### AIM OF THE EXERCISE:
Give again, word for word, each line from the top of the listing through the line that holds "BORE_SHADE, m, 48, soft=0.0003)))".

### DATA SEGMENT:

--------

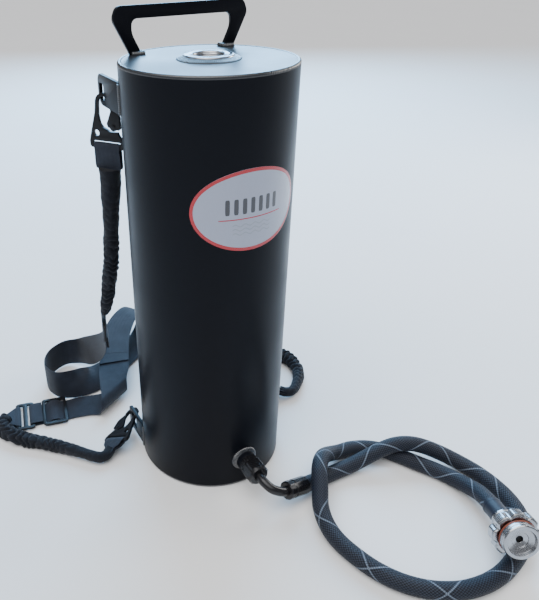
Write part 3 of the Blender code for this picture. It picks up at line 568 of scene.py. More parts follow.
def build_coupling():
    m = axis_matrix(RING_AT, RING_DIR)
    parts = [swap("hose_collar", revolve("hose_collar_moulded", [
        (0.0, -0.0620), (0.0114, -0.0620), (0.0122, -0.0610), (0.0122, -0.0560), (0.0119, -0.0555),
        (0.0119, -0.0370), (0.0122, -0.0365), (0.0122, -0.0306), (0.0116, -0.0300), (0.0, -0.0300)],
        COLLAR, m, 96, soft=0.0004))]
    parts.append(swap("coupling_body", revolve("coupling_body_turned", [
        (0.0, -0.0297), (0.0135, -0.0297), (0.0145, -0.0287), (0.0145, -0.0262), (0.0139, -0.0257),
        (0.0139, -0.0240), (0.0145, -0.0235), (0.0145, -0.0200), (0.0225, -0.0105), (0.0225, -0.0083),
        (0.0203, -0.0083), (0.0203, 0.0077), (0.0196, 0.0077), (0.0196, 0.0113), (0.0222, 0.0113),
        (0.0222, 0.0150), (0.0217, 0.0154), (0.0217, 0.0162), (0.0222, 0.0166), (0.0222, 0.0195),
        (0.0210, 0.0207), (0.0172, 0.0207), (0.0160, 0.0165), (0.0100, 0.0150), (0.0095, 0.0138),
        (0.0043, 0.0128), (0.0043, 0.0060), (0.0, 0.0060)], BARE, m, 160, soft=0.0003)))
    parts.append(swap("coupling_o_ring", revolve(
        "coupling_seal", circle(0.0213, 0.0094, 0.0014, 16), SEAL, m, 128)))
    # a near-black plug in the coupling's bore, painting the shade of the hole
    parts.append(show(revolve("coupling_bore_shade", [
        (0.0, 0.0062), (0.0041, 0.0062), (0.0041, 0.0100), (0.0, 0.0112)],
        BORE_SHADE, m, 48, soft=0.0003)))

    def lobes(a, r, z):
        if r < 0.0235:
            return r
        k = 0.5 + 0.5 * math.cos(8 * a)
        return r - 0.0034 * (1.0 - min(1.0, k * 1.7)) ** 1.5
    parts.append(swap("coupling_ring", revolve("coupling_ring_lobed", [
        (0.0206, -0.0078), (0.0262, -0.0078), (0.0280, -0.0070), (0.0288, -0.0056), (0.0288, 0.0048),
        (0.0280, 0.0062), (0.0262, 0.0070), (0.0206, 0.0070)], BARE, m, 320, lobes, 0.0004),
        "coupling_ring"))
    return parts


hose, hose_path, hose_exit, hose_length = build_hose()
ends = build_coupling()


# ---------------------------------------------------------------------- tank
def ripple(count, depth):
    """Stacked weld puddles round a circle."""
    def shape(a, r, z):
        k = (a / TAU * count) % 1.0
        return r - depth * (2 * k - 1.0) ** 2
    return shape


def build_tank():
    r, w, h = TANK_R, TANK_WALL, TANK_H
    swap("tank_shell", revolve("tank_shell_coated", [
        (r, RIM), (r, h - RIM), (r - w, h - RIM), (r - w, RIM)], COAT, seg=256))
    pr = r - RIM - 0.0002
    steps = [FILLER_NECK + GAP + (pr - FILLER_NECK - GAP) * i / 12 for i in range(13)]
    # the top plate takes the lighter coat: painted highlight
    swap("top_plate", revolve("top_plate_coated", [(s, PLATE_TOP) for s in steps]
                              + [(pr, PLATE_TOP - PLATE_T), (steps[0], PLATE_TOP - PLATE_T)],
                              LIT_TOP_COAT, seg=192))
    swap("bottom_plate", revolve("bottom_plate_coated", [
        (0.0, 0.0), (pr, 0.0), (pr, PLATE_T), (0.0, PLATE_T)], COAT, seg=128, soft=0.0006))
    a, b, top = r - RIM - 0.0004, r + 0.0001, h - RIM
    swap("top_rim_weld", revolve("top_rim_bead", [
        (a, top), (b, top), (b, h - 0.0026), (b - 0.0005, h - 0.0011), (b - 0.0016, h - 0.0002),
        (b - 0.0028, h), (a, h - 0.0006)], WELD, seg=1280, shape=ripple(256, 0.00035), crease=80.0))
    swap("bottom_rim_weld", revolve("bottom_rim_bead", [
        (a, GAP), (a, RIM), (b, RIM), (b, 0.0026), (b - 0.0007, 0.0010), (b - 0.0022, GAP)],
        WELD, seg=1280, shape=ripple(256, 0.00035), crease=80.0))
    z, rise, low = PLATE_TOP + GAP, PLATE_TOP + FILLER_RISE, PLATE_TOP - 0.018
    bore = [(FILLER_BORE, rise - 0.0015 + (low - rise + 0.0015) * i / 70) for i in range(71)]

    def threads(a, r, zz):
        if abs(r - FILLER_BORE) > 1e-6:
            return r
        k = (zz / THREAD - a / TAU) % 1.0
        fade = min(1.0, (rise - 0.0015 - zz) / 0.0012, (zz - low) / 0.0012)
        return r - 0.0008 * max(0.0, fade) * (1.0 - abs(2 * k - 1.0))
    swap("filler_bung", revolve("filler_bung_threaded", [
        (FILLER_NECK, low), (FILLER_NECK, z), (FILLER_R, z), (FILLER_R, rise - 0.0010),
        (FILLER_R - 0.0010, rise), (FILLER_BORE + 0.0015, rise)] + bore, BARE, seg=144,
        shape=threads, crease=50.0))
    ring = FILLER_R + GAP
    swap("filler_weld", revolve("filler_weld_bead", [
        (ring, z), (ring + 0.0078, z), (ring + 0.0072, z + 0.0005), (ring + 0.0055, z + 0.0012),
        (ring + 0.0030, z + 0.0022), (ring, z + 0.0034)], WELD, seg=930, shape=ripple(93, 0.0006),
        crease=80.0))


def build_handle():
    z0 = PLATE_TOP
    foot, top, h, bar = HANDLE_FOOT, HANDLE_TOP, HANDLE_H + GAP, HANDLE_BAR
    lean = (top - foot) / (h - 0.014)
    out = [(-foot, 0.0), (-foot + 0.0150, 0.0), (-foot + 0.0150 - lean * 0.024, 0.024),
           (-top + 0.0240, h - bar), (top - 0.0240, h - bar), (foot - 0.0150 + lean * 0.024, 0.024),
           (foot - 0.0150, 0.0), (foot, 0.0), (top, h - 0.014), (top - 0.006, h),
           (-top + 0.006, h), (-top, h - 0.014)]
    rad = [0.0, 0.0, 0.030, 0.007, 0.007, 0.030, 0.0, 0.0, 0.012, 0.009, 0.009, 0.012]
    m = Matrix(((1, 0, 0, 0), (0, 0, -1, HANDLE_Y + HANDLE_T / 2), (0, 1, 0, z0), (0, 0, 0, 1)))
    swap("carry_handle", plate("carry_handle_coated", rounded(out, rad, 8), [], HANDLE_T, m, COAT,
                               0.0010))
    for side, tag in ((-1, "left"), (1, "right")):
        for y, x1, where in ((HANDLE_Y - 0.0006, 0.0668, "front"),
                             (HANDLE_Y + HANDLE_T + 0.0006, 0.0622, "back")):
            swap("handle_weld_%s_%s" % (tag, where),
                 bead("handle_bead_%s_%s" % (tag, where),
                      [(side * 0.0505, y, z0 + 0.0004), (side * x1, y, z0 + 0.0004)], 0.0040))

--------

### WORKED ANSWER:
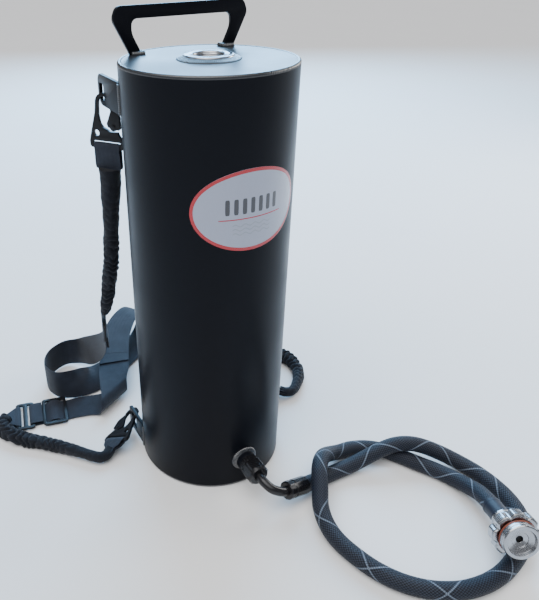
Write part 3 of the Blender code for this picture. It picks up at line 568 of scene.py. More parts follow.
def build_coupling():
    m = axis_matrix(RING_AT, RING_DIR)
    parts = [swap("hose_collar", revolve("hose_collar_moulded", [
        (0.0, -0.0620), (0.0114, -0.0620), (0.0122, -0.0610), (0.0122, -0.0560), (0.0119, -0.0555),
        (0.0119, -0.0370), (0.0122, -0.0365), (0.0122, -0.0306), (0.0116, -0.0300), (0.0, -0.0300)],
        COLLAR, m, 96, soft=0.0004))]
    parts.append(swap("coupling_body", revolve("coupling_body_turned", [
        (0.0, -0.0297), (0.0135, -0.0297), (0.0145, -0.0287), (0.0145, -0.0262), (0.0139, -0.0257),
        (0.0139, -0.0240), (0.0145, -0.0235), (0.0145, -0.0200), (0.0225, -0.0105), (0.0225, -0.0083),
        (0.0203, -0.0083), (0.0203, 0.0077), (0.0196, 0.0077), (0.0196, 0.0113), (0.0222, 0.0113),
        (0.0222, 0.0150), (0.0217, 0.0154), (0.0217, 0.0162), (0.0222, 0.0166), (0.0222, 0.0195),
        (0.0210, 0.0207), (0.0172, 0.0207), (0.0160, 0.0165), (0.0100, 0.0150), (0.0095, 0.0138),
        (0.0043, 0.0128), (0.0043, 0.0060), (0.0, 0.0060)], BARE, m, 160, soft=0.0003)))
    parts.append(swap("coupling_o_ring", revolve(
        "coupling_seal", circle(0.0213, 0.0094, 0.0014, 16), SEAL, m, 128)))
    # a near-black plug in the coupling's bore, painting the shade of the hole
    parts.append(show(revolve("coupling_bore_shade", [
        (0.0, 0.0062), (0.0041, 0.0062), (0.0041, 0.0100), (0.0, 0.0112)],
        BORE_SHADE, m, 48, soft=0.0003)))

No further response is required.